In the thirty years since the original conjoint analysis article, researchers in marketing and
other disciplines, led by the insight and creativity of Paul Green, have explored these tradeoffs.
While valid and interesting intellectual debates remain today and while the field continues to
advance with new insights, theory, and methodology, we are left with the legacy of an elegant
theory being transformed into an evolving research stream of great practical import. While the
earlier, axiomatic work is often called conjoint measurement, we choose to call the expanded
focus conjoint analysis.
Paul Green’s Contributions
Paul Green himself has contributed almost 100 articles and books on conjoint analysis.
He was there in the beginning and he is there now. He has embraced (or led) new developments
including the move to metric measures (Carmone, Green, and Jain 1978), evaluations of non-
additivity (Green and Devita 1975), hybrid methods to combine data sources and reduce
respondent burden (Green 1984), and new estimation methods such as hierarchical Bayes
methods (Lenk, et. al. 1996). He has further led the way with seminal applications such as the
application of conjoint analysis to really new products such as Marriott’s Courtyard (Wind, et al.

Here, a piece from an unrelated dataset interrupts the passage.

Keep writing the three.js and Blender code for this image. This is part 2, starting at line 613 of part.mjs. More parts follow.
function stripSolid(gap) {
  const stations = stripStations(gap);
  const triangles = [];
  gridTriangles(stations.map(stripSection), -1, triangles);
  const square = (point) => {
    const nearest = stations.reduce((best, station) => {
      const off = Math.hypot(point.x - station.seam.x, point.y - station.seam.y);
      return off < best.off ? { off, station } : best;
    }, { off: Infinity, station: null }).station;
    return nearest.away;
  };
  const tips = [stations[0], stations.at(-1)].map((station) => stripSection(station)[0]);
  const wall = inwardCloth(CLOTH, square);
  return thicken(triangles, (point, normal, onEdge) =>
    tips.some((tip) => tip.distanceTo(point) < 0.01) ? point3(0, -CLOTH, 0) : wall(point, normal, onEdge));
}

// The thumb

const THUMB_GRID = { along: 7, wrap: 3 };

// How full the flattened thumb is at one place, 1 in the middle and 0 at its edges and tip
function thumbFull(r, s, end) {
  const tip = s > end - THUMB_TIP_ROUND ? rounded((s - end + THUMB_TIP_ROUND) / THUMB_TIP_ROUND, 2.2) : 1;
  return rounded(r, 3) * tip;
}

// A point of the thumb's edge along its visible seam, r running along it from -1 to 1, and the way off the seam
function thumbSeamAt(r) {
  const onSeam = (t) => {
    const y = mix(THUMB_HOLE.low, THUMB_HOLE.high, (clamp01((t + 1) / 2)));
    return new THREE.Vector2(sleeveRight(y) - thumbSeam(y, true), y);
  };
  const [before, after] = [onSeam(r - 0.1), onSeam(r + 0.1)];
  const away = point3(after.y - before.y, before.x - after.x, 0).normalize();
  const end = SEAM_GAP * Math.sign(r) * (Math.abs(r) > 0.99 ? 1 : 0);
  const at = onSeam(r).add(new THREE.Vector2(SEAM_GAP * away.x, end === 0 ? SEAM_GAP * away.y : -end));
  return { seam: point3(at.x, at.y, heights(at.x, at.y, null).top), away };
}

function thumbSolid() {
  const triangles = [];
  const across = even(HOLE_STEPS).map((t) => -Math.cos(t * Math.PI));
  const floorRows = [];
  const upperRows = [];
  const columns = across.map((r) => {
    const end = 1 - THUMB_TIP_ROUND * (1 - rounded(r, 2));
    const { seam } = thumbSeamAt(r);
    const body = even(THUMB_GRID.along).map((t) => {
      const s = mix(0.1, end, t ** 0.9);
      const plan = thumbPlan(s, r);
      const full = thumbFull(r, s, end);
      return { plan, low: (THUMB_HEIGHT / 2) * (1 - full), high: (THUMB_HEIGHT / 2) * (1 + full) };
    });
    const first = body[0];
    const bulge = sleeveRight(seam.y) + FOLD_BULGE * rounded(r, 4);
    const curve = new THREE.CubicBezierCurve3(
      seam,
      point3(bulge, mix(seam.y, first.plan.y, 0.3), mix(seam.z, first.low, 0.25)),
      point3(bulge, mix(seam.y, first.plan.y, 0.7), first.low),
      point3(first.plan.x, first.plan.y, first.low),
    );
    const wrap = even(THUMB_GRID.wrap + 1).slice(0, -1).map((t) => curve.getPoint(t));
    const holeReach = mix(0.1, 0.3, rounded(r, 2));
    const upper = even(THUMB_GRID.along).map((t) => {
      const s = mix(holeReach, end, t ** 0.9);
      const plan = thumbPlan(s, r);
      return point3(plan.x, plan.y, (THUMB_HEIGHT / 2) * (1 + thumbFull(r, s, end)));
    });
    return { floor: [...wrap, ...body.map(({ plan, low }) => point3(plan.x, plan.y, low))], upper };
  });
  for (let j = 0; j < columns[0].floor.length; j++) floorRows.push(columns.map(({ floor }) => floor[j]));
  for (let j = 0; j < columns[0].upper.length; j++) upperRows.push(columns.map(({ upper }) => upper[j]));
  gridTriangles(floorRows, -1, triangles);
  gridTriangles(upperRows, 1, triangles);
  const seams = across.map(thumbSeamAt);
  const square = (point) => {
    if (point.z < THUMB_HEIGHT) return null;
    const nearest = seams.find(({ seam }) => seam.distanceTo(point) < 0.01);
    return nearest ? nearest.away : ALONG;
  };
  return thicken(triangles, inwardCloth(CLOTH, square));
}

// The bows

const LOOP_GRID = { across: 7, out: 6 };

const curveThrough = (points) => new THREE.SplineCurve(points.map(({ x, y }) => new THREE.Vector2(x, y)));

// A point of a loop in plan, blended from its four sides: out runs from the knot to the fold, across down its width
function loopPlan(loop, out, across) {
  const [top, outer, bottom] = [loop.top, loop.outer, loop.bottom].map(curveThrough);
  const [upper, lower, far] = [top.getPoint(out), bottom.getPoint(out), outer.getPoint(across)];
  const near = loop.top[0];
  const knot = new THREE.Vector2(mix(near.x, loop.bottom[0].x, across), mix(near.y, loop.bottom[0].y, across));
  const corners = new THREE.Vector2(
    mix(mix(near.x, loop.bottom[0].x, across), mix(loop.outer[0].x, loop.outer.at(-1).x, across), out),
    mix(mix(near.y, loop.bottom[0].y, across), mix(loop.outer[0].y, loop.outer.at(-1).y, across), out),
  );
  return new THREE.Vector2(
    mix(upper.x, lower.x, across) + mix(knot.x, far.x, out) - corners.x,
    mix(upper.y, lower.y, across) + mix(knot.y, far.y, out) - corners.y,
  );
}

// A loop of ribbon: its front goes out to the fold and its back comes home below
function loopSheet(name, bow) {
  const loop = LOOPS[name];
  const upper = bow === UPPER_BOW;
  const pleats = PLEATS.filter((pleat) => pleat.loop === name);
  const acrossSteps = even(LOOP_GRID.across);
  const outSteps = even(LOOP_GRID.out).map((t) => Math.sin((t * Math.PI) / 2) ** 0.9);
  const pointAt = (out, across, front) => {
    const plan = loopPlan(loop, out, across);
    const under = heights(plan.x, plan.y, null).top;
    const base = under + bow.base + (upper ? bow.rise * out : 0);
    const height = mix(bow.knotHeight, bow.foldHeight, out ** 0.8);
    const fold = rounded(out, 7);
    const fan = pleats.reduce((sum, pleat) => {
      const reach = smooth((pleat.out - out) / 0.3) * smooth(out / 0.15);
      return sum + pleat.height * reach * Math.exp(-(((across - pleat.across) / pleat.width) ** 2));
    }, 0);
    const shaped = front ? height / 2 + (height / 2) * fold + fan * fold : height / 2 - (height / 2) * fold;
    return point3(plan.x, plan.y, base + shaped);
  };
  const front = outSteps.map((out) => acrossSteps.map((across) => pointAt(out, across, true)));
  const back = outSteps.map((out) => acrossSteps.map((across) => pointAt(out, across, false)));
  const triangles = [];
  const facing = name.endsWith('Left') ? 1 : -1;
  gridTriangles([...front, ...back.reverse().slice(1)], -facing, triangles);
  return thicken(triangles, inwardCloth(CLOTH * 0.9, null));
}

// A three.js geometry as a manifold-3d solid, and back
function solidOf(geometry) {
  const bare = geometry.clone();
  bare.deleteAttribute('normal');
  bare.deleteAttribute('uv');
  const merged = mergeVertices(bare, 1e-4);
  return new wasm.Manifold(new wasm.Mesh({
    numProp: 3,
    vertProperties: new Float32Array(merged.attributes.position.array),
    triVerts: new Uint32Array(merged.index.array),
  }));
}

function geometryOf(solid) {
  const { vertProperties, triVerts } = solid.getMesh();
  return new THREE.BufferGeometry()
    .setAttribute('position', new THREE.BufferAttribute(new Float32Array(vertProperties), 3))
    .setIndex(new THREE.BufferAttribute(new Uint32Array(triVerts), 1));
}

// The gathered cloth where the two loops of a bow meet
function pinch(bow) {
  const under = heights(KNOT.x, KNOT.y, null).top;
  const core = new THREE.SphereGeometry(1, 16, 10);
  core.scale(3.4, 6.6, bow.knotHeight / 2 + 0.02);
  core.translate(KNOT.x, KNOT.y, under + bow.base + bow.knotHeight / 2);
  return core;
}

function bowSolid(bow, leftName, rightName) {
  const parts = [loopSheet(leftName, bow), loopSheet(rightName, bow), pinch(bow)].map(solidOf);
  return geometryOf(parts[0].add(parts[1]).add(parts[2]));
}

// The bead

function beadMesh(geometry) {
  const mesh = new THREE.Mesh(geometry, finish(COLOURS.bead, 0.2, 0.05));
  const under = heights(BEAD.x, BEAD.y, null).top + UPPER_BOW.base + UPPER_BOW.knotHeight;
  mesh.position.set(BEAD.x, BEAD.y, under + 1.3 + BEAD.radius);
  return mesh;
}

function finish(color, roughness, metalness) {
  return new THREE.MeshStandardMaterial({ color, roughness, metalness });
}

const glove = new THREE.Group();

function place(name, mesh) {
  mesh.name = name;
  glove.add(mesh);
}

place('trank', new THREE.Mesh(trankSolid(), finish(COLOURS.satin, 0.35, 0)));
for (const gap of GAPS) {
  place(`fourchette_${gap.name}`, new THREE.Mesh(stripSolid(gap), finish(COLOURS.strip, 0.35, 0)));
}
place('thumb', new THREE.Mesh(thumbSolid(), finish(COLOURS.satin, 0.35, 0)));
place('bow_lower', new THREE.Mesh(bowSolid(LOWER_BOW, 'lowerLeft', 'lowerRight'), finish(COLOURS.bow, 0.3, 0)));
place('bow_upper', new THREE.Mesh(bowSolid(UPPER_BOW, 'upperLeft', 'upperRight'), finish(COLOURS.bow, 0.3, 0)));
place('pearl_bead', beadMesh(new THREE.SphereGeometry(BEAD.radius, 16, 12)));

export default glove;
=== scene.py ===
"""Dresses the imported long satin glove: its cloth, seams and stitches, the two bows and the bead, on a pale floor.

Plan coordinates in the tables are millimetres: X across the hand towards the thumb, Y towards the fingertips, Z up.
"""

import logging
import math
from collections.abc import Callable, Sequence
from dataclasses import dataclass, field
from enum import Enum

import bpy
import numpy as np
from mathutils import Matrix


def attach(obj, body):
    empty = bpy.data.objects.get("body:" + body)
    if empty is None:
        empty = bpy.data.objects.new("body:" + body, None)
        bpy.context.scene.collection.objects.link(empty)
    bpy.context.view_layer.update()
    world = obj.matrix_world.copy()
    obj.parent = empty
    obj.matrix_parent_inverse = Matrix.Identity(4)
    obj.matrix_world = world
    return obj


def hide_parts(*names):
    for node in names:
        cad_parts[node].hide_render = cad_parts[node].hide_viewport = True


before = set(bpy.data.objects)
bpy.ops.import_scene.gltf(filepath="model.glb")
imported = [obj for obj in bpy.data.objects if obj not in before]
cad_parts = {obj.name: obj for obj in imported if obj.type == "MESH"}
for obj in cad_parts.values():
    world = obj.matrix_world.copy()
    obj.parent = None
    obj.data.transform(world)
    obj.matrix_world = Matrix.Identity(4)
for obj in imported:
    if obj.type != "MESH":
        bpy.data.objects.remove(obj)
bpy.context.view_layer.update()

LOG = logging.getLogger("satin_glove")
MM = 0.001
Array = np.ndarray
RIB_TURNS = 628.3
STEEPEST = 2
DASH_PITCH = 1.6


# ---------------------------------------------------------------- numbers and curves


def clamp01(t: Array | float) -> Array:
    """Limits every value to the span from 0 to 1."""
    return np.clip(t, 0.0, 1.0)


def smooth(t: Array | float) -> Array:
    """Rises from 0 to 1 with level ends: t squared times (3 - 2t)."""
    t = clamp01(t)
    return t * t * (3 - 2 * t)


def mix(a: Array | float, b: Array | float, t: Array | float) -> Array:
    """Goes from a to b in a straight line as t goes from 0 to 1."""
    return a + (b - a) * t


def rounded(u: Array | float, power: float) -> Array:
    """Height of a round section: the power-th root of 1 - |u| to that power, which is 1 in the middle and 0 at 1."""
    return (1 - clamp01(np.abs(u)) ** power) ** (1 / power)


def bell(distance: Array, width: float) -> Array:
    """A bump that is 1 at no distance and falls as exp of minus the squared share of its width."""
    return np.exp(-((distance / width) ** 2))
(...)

1989) and the EZPass system (Green, Krieger, and Vavra 1999). It is safe to say that conjoint
analysis would not be where it is today without Paul’s leadership.

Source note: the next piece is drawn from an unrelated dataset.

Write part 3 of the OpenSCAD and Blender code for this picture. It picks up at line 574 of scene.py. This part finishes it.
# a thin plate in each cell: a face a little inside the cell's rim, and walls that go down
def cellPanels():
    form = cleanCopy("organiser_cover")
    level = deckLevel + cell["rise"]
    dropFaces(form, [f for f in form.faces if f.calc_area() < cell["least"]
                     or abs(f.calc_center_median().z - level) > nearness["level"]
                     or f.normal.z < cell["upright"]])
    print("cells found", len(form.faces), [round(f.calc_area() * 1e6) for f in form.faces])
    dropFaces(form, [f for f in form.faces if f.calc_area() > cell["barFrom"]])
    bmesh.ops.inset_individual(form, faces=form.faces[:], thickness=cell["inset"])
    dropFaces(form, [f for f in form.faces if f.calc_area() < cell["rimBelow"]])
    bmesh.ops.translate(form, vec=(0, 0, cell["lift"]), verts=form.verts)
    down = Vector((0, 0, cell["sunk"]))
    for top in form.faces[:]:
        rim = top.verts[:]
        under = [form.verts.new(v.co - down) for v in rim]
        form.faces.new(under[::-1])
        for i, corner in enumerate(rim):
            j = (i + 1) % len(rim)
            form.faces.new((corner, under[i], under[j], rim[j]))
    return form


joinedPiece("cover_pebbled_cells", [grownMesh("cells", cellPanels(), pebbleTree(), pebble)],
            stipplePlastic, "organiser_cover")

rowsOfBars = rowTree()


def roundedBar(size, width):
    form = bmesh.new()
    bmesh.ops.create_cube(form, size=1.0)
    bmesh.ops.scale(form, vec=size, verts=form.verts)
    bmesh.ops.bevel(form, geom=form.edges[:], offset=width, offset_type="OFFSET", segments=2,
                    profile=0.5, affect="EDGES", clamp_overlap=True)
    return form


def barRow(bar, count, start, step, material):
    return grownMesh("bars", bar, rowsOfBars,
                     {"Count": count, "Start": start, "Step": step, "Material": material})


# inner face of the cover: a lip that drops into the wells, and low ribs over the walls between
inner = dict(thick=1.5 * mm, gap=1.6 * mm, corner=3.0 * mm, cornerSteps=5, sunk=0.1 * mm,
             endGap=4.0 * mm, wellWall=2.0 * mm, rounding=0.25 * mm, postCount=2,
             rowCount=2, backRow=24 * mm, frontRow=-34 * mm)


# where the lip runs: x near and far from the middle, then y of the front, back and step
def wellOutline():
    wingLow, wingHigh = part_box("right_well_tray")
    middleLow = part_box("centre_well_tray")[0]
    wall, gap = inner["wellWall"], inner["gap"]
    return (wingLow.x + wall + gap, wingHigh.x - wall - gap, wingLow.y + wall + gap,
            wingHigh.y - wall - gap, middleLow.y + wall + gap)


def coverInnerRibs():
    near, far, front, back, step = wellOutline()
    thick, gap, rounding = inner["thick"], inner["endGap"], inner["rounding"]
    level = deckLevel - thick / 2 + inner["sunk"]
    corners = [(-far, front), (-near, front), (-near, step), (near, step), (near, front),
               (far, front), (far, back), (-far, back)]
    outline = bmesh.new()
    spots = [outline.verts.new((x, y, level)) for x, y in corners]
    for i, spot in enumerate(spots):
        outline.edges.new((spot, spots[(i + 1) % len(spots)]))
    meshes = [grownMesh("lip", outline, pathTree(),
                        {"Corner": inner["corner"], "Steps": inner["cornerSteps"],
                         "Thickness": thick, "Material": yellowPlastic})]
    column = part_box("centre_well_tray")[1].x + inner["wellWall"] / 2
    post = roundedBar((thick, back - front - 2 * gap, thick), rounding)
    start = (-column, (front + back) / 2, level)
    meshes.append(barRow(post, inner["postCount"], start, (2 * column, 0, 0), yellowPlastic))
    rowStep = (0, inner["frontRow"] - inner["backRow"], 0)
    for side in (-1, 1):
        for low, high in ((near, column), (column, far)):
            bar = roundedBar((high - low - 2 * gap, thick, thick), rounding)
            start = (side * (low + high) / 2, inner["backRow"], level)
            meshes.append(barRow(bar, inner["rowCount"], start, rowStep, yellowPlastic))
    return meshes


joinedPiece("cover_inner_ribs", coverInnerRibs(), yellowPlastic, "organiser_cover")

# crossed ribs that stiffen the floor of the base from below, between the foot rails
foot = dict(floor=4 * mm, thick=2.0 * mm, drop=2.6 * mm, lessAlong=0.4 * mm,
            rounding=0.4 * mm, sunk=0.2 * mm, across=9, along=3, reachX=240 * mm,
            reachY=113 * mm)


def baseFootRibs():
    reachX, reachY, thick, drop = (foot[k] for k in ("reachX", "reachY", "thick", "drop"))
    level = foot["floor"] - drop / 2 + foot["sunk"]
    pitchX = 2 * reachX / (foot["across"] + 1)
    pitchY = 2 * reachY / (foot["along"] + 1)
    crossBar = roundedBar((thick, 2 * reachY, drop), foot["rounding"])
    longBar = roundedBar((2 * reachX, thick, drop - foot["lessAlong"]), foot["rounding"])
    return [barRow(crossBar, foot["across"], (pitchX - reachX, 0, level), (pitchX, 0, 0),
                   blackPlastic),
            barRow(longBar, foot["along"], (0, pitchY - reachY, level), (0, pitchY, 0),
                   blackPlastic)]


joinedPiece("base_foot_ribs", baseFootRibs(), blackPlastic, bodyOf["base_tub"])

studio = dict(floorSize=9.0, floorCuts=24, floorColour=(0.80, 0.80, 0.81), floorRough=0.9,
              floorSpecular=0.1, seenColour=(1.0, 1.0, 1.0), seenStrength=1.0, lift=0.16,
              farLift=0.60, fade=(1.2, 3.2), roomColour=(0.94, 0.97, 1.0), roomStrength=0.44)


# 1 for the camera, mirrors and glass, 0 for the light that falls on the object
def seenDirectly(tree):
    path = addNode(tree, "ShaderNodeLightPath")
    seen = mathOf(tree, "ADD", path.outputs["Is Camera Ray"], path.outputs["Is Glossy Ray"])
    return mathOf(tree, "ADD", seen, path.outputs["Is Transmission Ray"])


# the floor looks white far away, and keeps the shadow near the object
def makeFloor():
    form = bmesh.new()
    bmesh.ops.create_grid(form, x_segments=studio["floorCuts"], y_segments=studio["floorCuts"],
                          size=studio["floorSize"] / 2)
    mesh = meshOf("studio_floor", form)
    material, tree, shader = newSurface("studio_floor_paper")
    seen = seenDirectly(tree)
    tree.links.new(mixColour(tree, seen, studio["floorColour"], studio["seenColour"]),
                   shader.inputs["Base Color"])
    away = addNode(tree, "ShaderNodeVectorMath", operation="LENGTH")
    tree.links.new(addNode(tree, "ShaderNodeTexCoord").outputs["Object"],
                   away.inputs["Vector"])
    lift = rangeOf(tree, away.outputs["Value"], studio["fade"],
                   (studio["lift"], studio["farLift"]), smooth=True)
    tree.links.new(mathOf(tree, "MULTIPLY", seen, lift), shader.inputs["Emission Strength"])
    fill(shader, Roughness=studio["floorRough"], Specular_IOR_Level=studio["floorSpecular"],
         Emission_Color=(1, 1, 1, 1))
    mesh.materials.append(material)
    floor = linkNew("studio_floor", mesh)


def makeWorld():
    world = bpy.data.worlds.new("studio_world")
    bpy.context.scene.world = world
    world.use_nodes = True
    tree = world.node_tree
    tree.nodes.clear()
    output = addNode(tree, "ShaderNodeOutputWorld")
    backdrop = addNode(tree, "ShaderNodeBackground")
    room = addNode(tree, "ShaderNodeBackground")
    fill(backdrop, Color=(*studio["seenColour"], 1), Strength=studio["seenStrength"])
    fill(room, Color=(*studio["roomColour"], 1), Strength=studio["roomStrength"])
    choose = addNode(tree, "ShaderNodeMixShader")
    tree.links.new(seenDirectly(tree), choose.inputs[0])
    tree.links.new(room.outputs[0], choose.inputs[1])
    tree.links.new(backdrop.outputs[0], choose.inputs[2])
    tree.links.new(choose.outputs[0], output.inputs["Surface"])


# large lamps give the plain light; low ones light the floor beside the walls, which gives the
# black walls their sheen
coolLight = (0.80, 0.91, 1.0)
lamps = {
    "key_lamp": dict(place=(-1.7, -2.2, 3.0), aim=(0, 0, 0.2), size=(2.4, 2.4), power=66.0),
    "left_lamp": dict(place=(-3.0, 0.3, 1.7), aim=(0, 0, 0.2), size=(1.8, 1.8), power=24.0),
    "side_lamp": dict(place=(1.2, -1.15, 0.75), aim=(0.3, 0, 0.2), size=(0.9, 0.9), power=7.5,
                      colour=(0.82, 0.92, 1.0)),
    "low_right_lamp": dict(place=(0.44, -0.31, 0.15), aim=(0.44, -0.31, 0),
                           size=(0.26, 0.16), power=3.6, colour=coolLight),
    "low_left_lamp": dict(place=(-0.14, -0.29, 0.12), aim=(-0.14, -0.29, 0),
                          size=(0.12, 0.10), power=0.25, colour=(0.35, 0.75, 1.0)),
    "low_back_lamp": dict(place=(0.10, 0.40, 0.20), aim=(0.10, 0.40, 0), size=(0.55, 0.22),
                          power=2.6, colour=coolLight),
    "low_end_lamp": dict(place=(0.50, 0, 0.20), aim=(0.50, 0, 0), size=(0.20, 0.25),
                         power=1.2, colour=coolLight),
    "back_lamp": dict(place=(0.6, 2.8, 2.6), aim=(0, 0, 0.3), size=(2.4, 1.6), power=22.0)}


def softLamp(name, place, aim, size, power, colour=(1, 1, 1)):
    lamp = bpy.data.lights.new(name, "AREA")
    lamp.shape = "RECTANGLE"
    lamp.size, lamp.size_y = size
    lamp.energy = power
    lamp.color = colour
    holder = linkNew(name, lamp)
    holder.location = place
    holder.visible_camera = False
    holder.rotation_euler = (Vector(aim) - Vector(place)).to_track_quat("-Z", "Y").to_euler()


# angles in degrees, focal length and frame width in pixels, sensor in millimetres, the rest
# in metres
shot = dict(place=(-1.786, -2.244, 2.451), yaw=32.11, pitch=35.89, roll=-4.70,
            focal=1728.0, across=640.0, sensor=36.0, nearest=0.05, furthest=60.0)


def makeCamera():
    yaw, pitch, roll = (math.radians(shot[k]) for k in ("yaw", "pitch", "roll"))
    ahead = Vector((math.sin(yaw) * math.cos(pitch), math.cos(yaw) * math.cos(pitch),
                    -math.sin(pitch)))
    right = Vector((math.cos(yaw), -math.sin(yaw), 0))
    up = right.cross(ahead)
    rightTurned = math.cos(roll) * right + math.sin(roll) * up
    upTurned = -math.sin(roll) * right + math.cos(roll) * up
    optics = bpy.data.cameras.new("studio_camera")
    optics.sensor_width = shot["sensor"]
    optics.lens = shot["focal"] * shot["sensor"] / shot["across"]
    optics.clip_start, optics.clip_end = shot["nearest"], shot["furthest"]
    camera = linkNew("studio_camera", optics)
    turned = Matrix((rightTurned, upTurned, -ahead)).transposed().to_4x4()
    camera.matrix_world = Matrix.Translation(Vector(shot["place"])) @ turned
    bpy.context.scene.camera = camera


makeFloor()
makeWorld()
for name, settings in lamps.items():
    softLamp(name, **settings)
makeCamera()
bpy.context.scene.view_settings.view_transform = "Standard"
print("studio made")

In this paper we pay homage to Paul by reviewing some of the enormous breadth of
research in conjoint analysis. We try to highlight many of the theoretical and practical issues and
we try to illustrate many of the contributions of the past thirty years. In a field so vast, we can
provide but an overview. We encourage our readers to explore this field further. Our focus is on
the measurement and representation of consumer preferences. A companion paper in this
volume reviews buyer choice simulators, optimizers, and the dynamic models that use conjoint-
analysis data (Green, Krieger, and Wind 2002).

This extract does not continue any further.